Hunt (1981) entende as forças produtivas definidoras do sistema capitalista como a tecnologia produtiva socialmente disponível constituída pelas somas do estado atual do conhecimento técnico-especializado-organizacional dos trabalhadores, com as ferramentas, máquinas, equipamentos, implementos e matérias-primas, necessários para a composição dos bens finais orientados para o mercado. Contudo, desde a sua concepção, o capitalismo é conduzido à uma espécie de autofagia que assegura sua longevidade através da extinção dos processos que deixam de garantir – em níveis satisfatórios –, o excedente social (produção material deduzida dos custos produtivos) necessário para a sua existência; ou através da reinvenção dos processos produtivos de maneira a perpetuarem exponencialmente a formação dos excedentes sociais a serem apropriados pelo capitalista. E essa divisão entre classe social que produz (trabalhadores) e classe social que se apropria (capitalista) descreve as relações sociais da produção no sistema capitalista.

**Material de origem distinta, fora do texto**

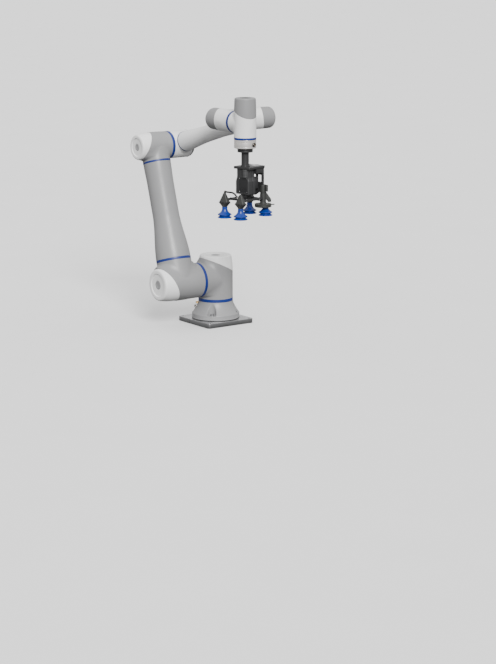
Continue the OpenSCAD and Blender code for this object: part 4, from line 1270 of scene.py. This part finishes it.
# ---------- stage ----------
def floor():
    """Wide pale floor, a hair under the plate."""
    half = 60
    mesh = bpy.data.meshes.new("floor")
    corners = [(-half, -half, 0), (half, -half, 0), (half, half, 0), (-half, half, 0)]
    mesh.from_pydata(corners, [], [(0, 1, 2, 3)])
    piece = bpy.data.objects.new("floor", mesh)
    bpy.context.scene.collection.objects.link(piece)
    piece.location.z = -0.3 * MM
    material, tree, space = blank("pale_floor")
    tone = tint(tree, noise(tree, space, 3.0), (0.86, 0.86, 0.86), (0.9, 0.9, 0.9))
    mesh.materials.append(surface(material, [("Base Color", tone)], {"Roughness": 0.7}))
    piece.visible_diffuse = False
    piece.visible_glossy = False


def camera():
    """A long lens, 54.4 degrees round from the front, looking 12 degrees down."""
    data = bpy.data.cameras.new("camera")
    data.lens = 116.7
    data.clip_end = 300
    holder = bpy.data.objects.new("camera", data)
    holder.location = (7.6773, -5.3205, 1.9368)
    holder.rotation_mode = "QUATERNION"
    holder.rotation_quaternion = Vector((-0.7953, 0.5694, -0.2079)).to_track_quat("-Z", "Y")
    bpy.context.scene.collection.objects.link(holder)
    bpy.context.scene.camera = holder


def soft_sun(direction, power, spread_deg):
    light = bpy.data.lights.new("soft_sun", "SUN")
    light.energy = power
    light.angle = radians(spread_deg)
    holder = bpy.data.objects.new("soft_sun", light)
    holder.rotation_mode = "QUATERNION"
    holder.rotation_quaternion = Vector(direction).to_track_quat("-Z", "Y")
    bpy.context.scene.collection.objects.link(holder)


def studio():
    """Soft box of a room: bright overhead, calmer at eye level and dim below the floor."""
    world = bpy.data.worlds.new("studio")
    world.use_nodes = True
    tree = world.node_tree
    sky = add(tree, "ShaderNodeTexCoord").outputs["Generated"]
    height = add(tree, "ShaderNodeSeparateXYZ", [("Vector", sky)]).outputs["Z"]
    ramp = add(tree, "ShaderNodeValToRGB", [("Fac", spread(tree, height, 0, 1, -1, 1))])
    stops = ramp.color_ramp.elements
    stops[0].position, stops[0].color = 0.3, (0.12, 0.12, 0.12, 1)
    stops[1].position, stops[1].color = 1.0, (1, 1, 1, 1)
    stops.new(0.53).color = (0.5, 0.5, 0.5, 1)
    background = tree.nodes["Background"]
    tree.links.new(ramp.outputs["Color"], background.inputs["Color"])
    background.inputs["Strength"].default_value = 1.4
    bpy.context.scene.world = world


floor()
studio()
soft_sun((-0.80, 0.34, -0.50), 4.6, 22)
camera()
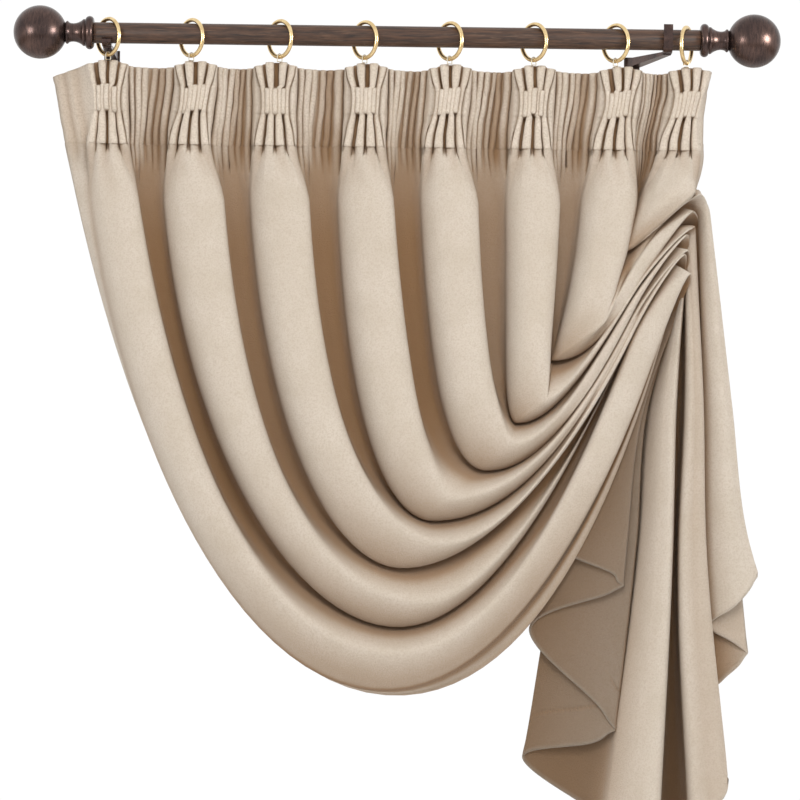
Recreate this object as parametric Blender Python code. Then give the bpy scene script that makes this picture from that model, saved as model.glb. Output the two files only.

No capitalismo, as interrelações produtivas-comerciais-acumulativas são impessoais. A produção de mercadorias ocorre tanto para suprir a necessidades econômico-financeiras do trabalhador a partir da mercadorização de sua força de trabalho, quanto para satisfazer o valor de uso que os consumidores lhe atribuem, bem como para gerar riquezas a serem apropriadas pelo capitalista a partir do valor de troca pelo qual tais mercadorias são negociadas no mercado. E a necessidade de sustentar esse ciclo, especialmente em cenários de desarmonização econômica, faz com que os modelos produtivos evoluam.
Desse modo, frente ao caráter cíclico das economias, tem-se que é cerne da evolução do sistema produtivo capitalista em sua trajetória de aperfeiçoamento das formas de produzir, que os processos de trabalho estejam sujeitos a transformações consonantes com os movimentos de valorização do capital alicerçados no trabalho vivo, o qual, simultaneamente perde valor pela incorporação de inovações técnicas e tecnológicas que conduzem à ampliação de sua produtividade. E para Teixeira (2007), a viabilidade de tais movimentos, ocorre somente enquanto forem positivas as diferenças de investimento entre capital variável (força de trabalho humana) e capital constante (meios não-humanos de produção – máquinas, equipamentos, insumos, etc.), reascendendo o impulso produtivo capitalista de capturar excedentes do trabalho, ao aumentar a aplicação do trabalho morto às custas do trabalho vivo.
Nesse sentido, o presente trabalho busca descrever como as maneiras de produzir encenaram estágios de evolução consonantes com a consolidação e desenvolvimento do próprio capitalismo como sistema econômico, desde as sua primeira forma produtiva no estágio da produção cooperativa – quando já se verifica os rudimentos da ruptura entre a concepção intelectual do produto, os meios de produção, e as habilidades da força de trabalho; passando para a produção manufatureira – prelúdio da divisão clássica do trabalho; a era das máquinas na maquinofatura – quando a intensificação das jornadas de trabalho incorpora caráter desumanizador do ritmo de produção; o modelo científico de Taylor – quando a correção técnica e temporal das operacionalizações nos processos fabris introduz formas eficientes e padronizadas de produção; a revolução produtiva de Ford – quando se verifica a ultra especialização do trabalho e a maximização do ritmo de produção introduzidos pelas esteiras mecânicas nas linhas de produção à serviço da produção em massa; até a recondução da produção a ritmos diferenciados a partir da reconfiguração dos mercados consumidores e da mão-de-obra multifuncional com os modelos pós-industriais de acumulação flexível toyotismo e volvismo.